Lo confieso: soy de los que se aturullan al darse la paz en misa. Quiero llegar a ese aleteo maravilloso de manos que invade mi espacio, quiero seguir el rastro que me lleve a los ojos que las guían, y responderles con una sonrisa a la alegría que me provoca el amor que se comparte como miembros de una comunidad e hijos de un mismo Padre.
De vez en cuando noto que –a mi pesar– soy más hermano de unos que de otros, porque las manos también hablan y algunas son mudas, esquivas y resbaladizas, dejando la sensación de un mero formulismo antes de seguir avanzando en la ceremonia. En presencia del Misterio, ese es otro misterio que no logro desentrañar. ¿Qué les pasa a esas manos que no se alegran? ¿No han escuchado la Palabra? ¿No han notado la esperanza, el rumor de Dios?
Hay manos contenidas a las que les parece que ese manoseo –ya no digamos el besuqueo que se prodiga entre matrimonios o padres e hijos en ese mismo instante– está fuera de lugar. ¿Es realmente incompatible con el respeto debido que debe mantenerse en una celebración tan importante para la vida cristiana? ¿Es imposible el recogimiento interior con el sentimiento de gozo? ¿Hay que ahogar la dicha que nace de sentirse querido y perdonado por un padre que “baila por ti con gritos de júbilo”? Imagínense la escena…
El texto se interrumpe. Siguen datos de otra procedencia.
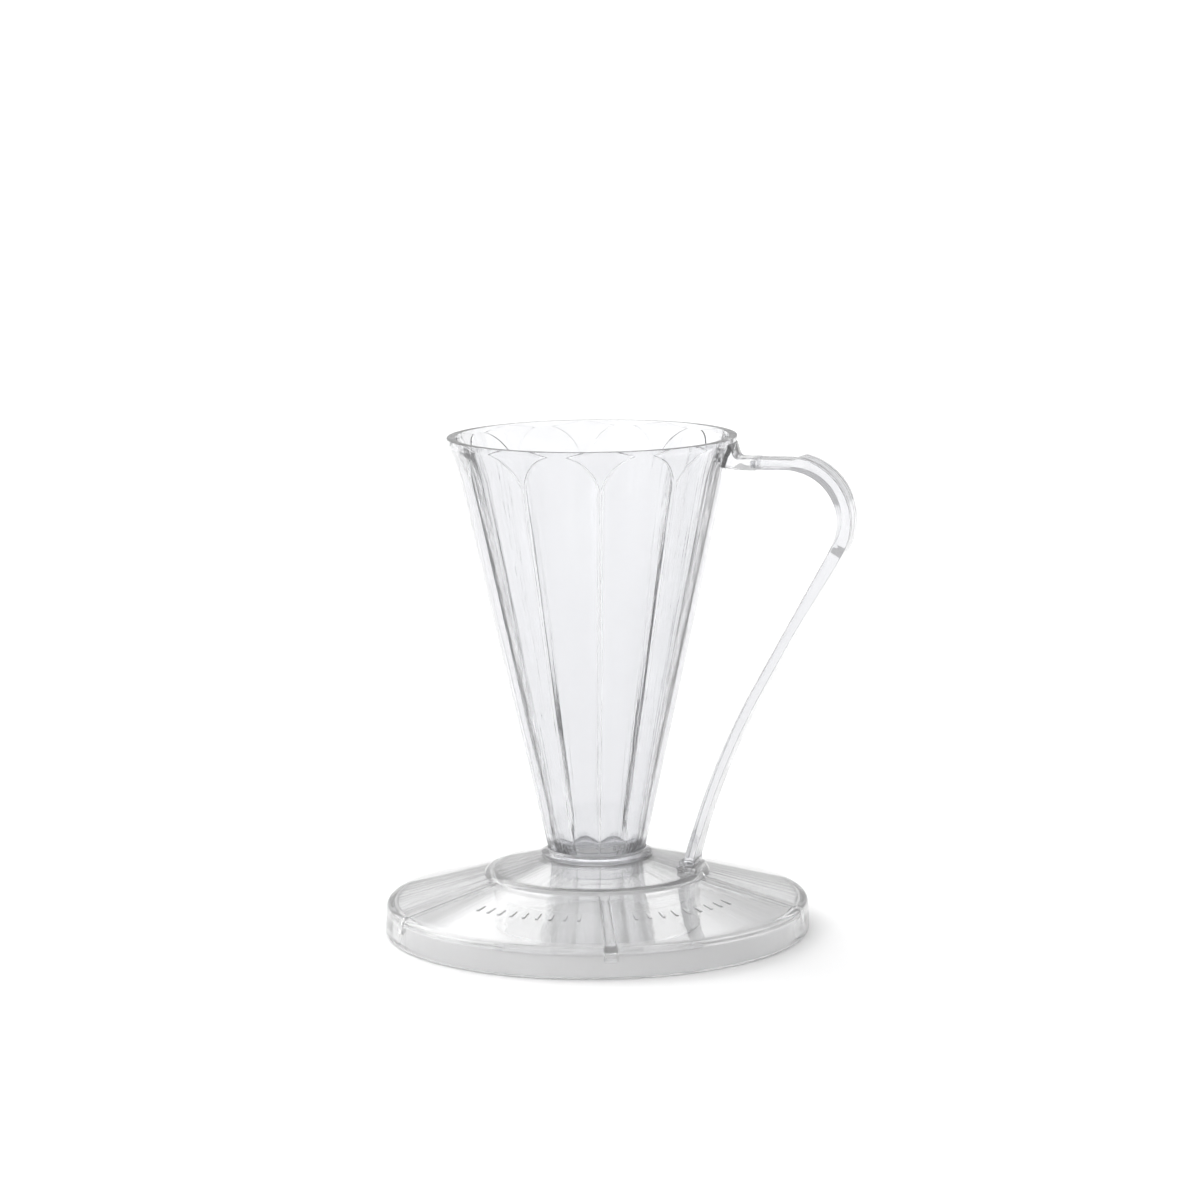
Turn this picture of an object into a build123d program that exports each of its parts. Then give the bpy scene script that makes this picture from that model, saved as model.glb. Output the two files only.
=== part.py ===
from build123d import *
import os
from math import atan2, cos, degrees, radians, sin

# A clear one-cup pour over dripper: a steep fluted cone with a strap handle, seated on a saucer.
# Millimetres. Origin on the cone's axis in the plane of the saucer's foot, +X to the handle, +Z up.

# Driving dimensions.
saucer_radius = 49.0
total_height = 114.4
rim_radius = 33.0
petal_count = 10
rib_count = 5
running_gap = 0.06

# Saucer.
foot_round = 0.8
edge_radius = 48.6
edge_height = 7.1
edge_round = 1.3
skirt_wall = 2.6
plate_thickness = 2.0
hub_radius = 26.0
hub_foot = 13.4
shoulder_radius = 25.4
shoulder_height = 14.43
shoulder_round = 2.4
hub_crown = 17.5
hub_thickness = 2.1
rib_width = 3.0
rib_depth = 0.9
rib_toe = 3.6

# Ring that drops into the mouth of a mug or server.
ring_radius = 23.7
ring_wall = 2.2
ring_step = 7.8
ring_neck = 0.3
ring_seat = 13.3

# Cone.
cone_slope = 0.2203
cone_offset = 7.04
petal_wall = 1.9
ridge_wall = 3.1
rim_wall = 1.9
flange_radius = 12.9
flange_height = 1.3
spigot_radius = 10.6
spigot_foot = 13.0
outlet_radius = 8.2
rim_band = 1.0
rim_chamfer = 0.6
cusp_height = 100.0
flare_start = 107.0
flare_wall = 2.6
arch_height = 113.4
flare_height = 110.0
scoop_low = 20.0
scoop_high = 116.0
seat_gap = 0.05

# Lug on the rim, and the pocket in its end for the handle's tongue.
lug_width = 8.2
lug_tip = 38.8
lug_crown = 110.1
lug_foot = 107.6
lug_shoulder = 34.0
lug_heel = 34.4
lug_root = 108.3
lug_fillet = 1.0
tongue_length = 1.4
tongue_width = 5.0
tongue_thickness = 1.2

# Handle, its foot and its socket on the hub.
strap_width = 8.0
strap_thickness = 2.2
strap_height = 108.9
bend_centre = 45.8
bend_radius = 12.6
bend_turn = 119.0
grip_width = 9.2
grip_pad = 0.7
straight_length = 36.5
foot_turn = 14.6
foot_sweep_radius = 179.0
peg_centre = 22.2
peg_width = 5.6
peg_thickness = 1.9
peg_foot = 13.9
strap_foot = 16.3
foot_length = 3.6
foot_width = 9.0
foot_height_above = 1.2
socket_length = 5.0
socket_width = 9.6
socket_corner = 1.6
socket_rise = 16.2

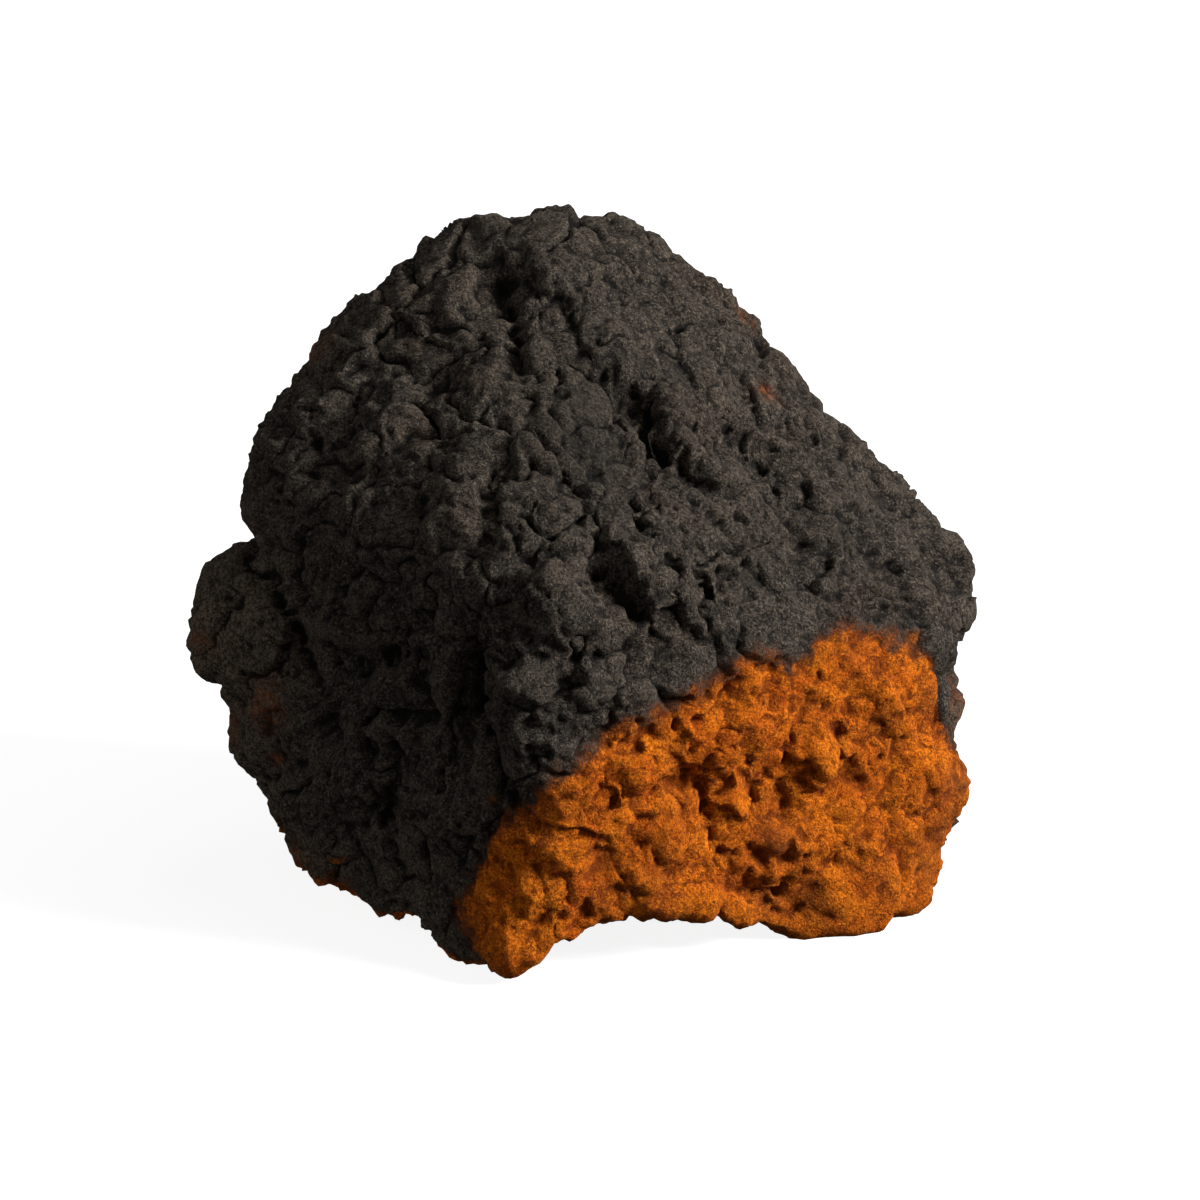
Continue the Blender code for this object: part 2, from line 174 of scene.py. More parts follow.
# Cracks and clefts seen in the photograph: half width, depth, and the way in pixels
CRACKS = (
    (1.0, 2.0, ((514, 306), (513, 325), (516, 344), (522, 360), (516, 376))),
    (0.8, 1.6, ((511, 266), (526, 286), (549, 296), (566, 306), (574, 319))),
    (0.6, 1.2, ((430, 261), (455, 271), (473, 280), (486, 283))),
    (0.5, 1.3, ((461, 341), (480, 338), (499, 341), (512, 339))),
    (0.5, 1.4, ((463, 343), (468, 356), (474, 368), (484, 380))),
    (0.5, 1.0, ((541, 300), (541, 326), (549, 338), (559, 346), (572, 352))),
    (0.7, 1.6, ((594, 319), (597, 336), (597, 346), (591, 372), (586, 386))),
    (0.5, 1.2, ((549, 394), (559, 402), (572, 407), (571, 421), (577, 435))),
    (1.2, 2.4, ((620, 394), (638, 399), (647, 416), (648, 440), (660, 461), (683, 476), (700, 484))),
    (0.45, 1.3, ((635, 462), (626, 480), (622, 496), (611, 511))),
    (0.7, 1.6, ((706, 346), (712, 358), (719, 376), (731, 386), (742, 390))),
    (0.8, 1.8, ((739, 451), (753, 462), (769, 474), (779, 482), (779, 500))),
    (0.5, 1.2, ((804, 419), (811, 434), (824, 451), (832, 462))),
    (0.5, 1.0, ((746, 335), (761, 348), (770, 360))),
    (0.5, 1.1, ((780, 505), (795, 512), (812, 530))),
    (0.8, 1.8, ((377, 378), (356, 395), (352, 413), (348, 436), (348, 471), (357, 478))),
    (0.7, 1.6, ((396, 385), (389, 400), (387, 423), (392, 446))),
    (0.6, 1.2, ((380, 466), (394, 476), (407, 481), (412, 489))),
    (0.5, 1.4, ((420, 508), (422, 490), (430, 468), (446, 458), (462, 455), (480, 468))),
    (1.6, 3.0, ((246, 545), (256, 566), (272, 578), (282, 600), (298, 628), (306, 649), (312, 672),
                (332, 702))),
    (0.8, 1.8, ((240, 661), (253, 676), (270, 676), (285, 668), (300, 660))),
    (0.8, 2.2, ((333, 656), (352, 672), (372, 670), (389, 658), (410, 657), (430, 655))),
    (0.8, 1.8, ((434, 640), (434, 668), (430, 690))),
    (0.6, 1.4, ((341, 826), (353, 839), (369, 853), (393, 866), (403, 874))),
    (1.1, 2.4, ((400, 748), (402, 775), (390, 800), (381, 826), (392, 849), (406, 866), (412, 882))),
    (0.7, 1.5, ((436, 761), (442, 775), (442, 790), (430, 793))),
    (0.7, 1.5, ((490, 812), (469, 819), (452, 829), (429, 836))),
    (0.6, 1.6, ((506, 583), (513, 568), (526, 558), (543, 558), (556, 556), (566, 564), (573, 575))),
    (0.7, 1.8, ((582, 594), (590, 578), (606, 572), (612, 590))),
    (1.2, 2.4, ((478, 640), (480, 660), (486, 690), (492, 720), (500, 745), (503, 775), (520, 796),
                (535, 802))),
    (0.5, 1.2, ((645, 510), (660, 522), (668, 540), (664, 560), (655, 580))),
    (0.5, 0.9, ((600, 545), (606, 570), (622, 592), (640, 605), (650, 625))),
    (0.6, 1.3, ((686, 515), (680, 535), (688, 556), (704, 556))),
    (0.5, 1.0, ((862, 498), (872, 515), (880, 530))),
    (0.9, 1.6, ((900, 505), (915, 530), (925, 560), (938, 590), (944, 604))),
    (0.5, 1.1, ((800, 575), (806, 590), (800, 600))),
    (0.5, 1.1, ((448, 660), (455, 672), (470, 680), (480, 676))),
    (0.6, 1.2, ((404, 700), (416, 718), (440, 722), (452, 716))),
    (0.6, 1.2, ((395, 740), (412, 752), (426, 760))),
    (0.5, 1.2, ((345, 800), (342, 815), (352, 832))),
    (0.5, 1.1, ((290, 500), (300, 520), (318, 530), (324, 515))),
    (0.5, 1.1, ((340, 500), (345, 525), (340, 545), (356, 560))),
    (0.5, 1.1, ((376, 500), (378, 525), (372, 545))),
    (0.6, 1.2, ((300, 400), (312, 415), (330, 420))),
)
FACE_CRACKS = (
    (0.9, 2.2, ((684, 766), (694, 776), (702, 784), (706, 805), (705, 834), (712, 846))),
    (0.6, 1.4, ((672, 768), (654, 778), (642, 796))),
    (0.5, 1.2, ((745, 735), (733, 740), (724, 748))),
    (0.5, 1.2, ((828, 719), (815, 730), (801, 746), (798, 765))),
    (0.5, 1.2, ((640, 850), (660, 862), (680, 860), (696, 850))),
    (0.5, 1.2, ((670, 876), (690, 882), (705, 884), (720, 878))),
    (0.6, 1.4, ((760, 898), (775, 906), (795, 908), (815, 900))),
    (0.5, 1.0, ((590, 796), (605, 800), (622, 798))),
    (0.5, 1.0, ((535, 885), (550, 890), (565, 884), (580, 888))),
    (0.5, 1.0, ((866, 746), (866, 762), (876, 776), (890, 780))),
)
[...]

“Hay cristianos cuya opción parece la de una Cuaresma sin Pascua”, dice el papa Francisco. Y eso lleva notándose demasiado tiempo en la vida de la Iglesia. Las manos que se escandalizan es posible que dentro de no mucho dejen de tener motivo para ello. Las parroquias se van vaciando y, quizás, llegue el día en el que no habrá nadie al lado a quien ofrecerle la mano. Será el paraíso de los puros. ¿Y qué harán, entonces, sin nadie a quien señalar?